Neither the spreading nor the requiring will work. Only a tiny fraction of the people in the organizations have significant ability with data science, and they will NOT make any such spreading or requiring of something they don't understand possible in the organization.

> Solutions that help measure and improve the performance of a part of the company (“we’ll help you measure marketing ROI”, or “we will introduce predictive maintenance), will spread and become enduring organizational strengths.

Not really. For "enduring organizational strengths" look to, say, high quality reasoning, writing, and presentations, powerful innovation, high determination, careful attention to the markets and the customers.

For "Solutions that help measure and improve the performance of a part of the company", that will be down somewhere near a good company Web site, good telephone courtesy, keeping lunch breaks under an hour, stopping pilfering, having good computer network management, having good computer security.

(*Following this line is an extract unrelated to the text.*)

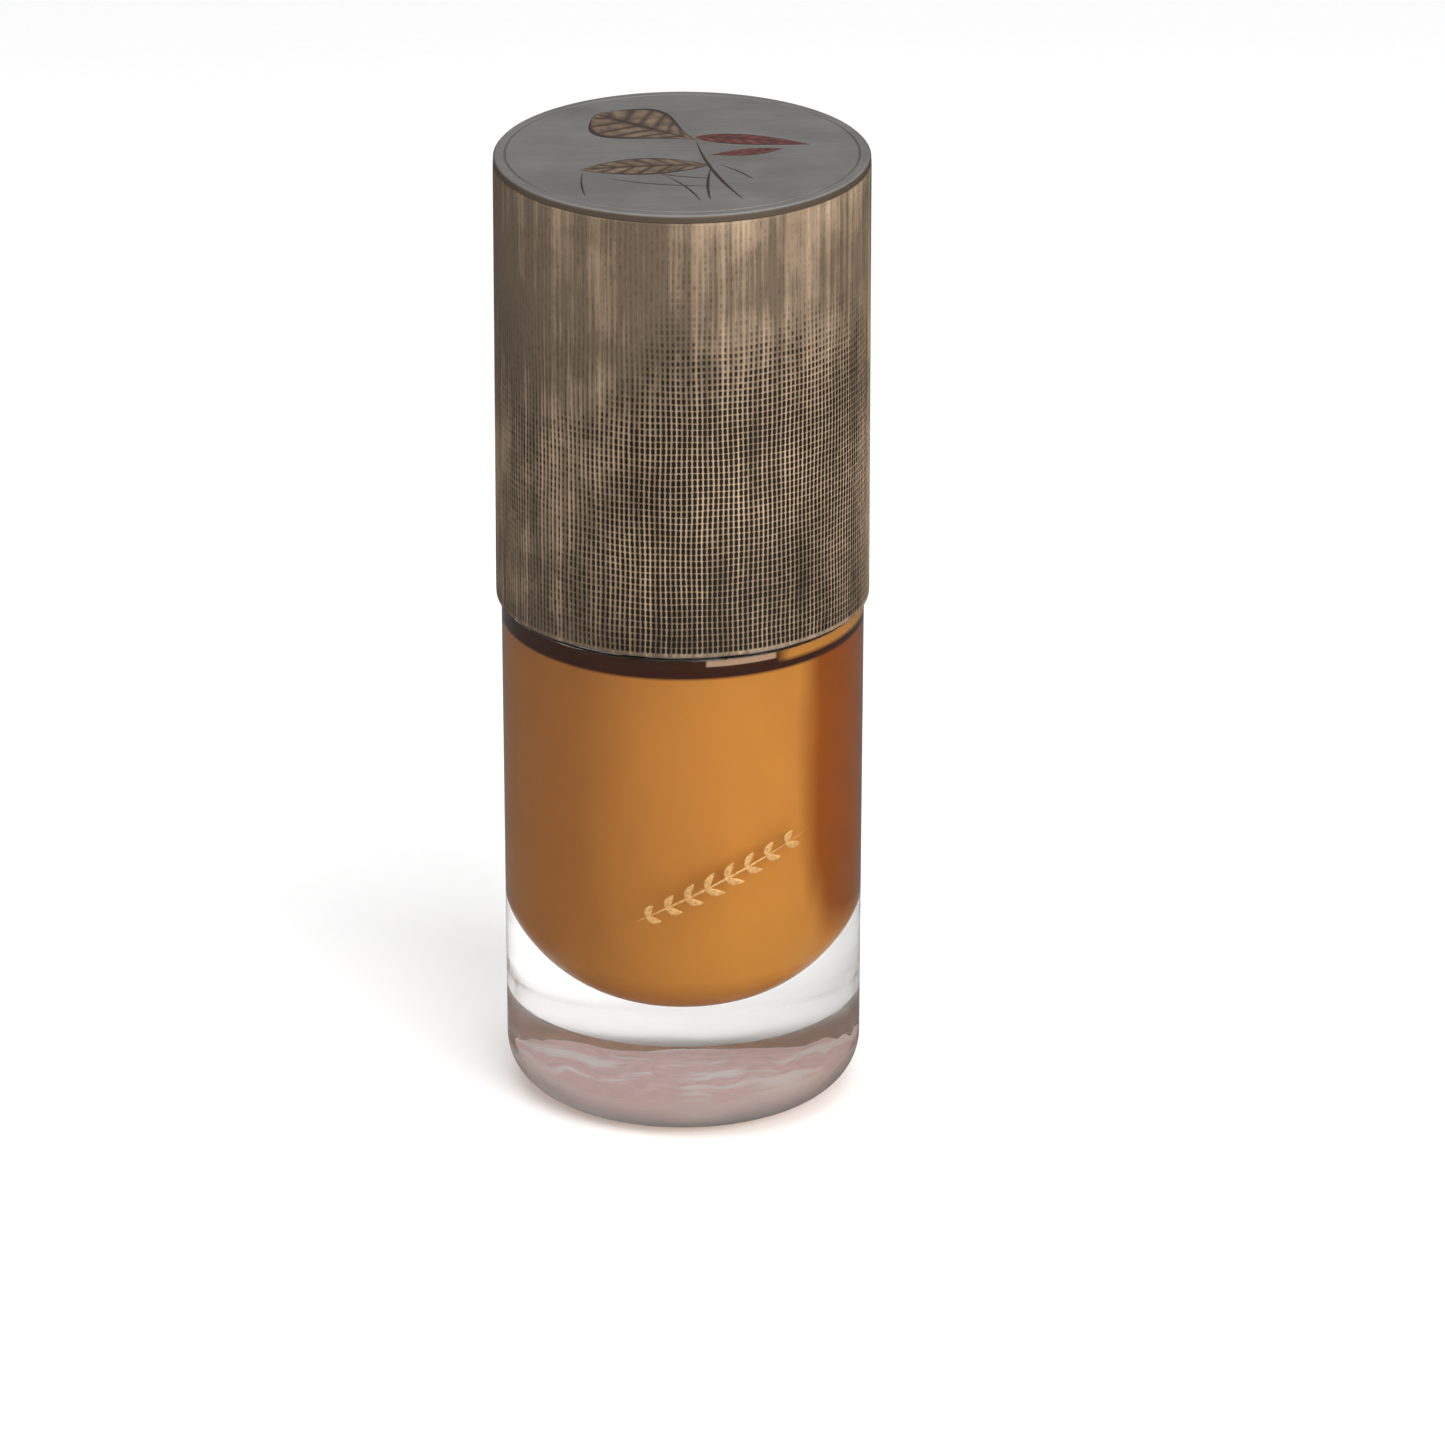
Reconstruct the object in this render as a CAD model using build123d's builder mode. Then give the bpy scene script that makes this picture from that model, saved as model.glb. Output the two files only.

Sometimes data science, or just call it applied mathematics, and the rest of math, can mean super big bucks for a company:

Supposedly a big example is the trading software of James Simons's Renaissance Technologies.

IIRC once the CEO of American Airlines said that their subsidiary Sabre for reservations and scheduling was so important he'd sell off all the planes and just keep Sabre.

Likely the old linear programming application of the diet problem is still used effectively (i.e., save big bucks) in feed mixing for livestock, cat food, dog food, etc.

Linear and non-linear programming are likely still pillars of, worth big bucks for, operating an oil refinery.

There may be some big bucks from applying math to ad targeting on Web sites.

For large projects, the old linear programming application of "program (or project) evaluation and review technique, commonly abbreviated PERT, .... PERT was developed primarily to simplify the planning and scheduling of large and complex projects. It was developed for the U.S. Navy ..." Closely related is the "critical path method (CPM)".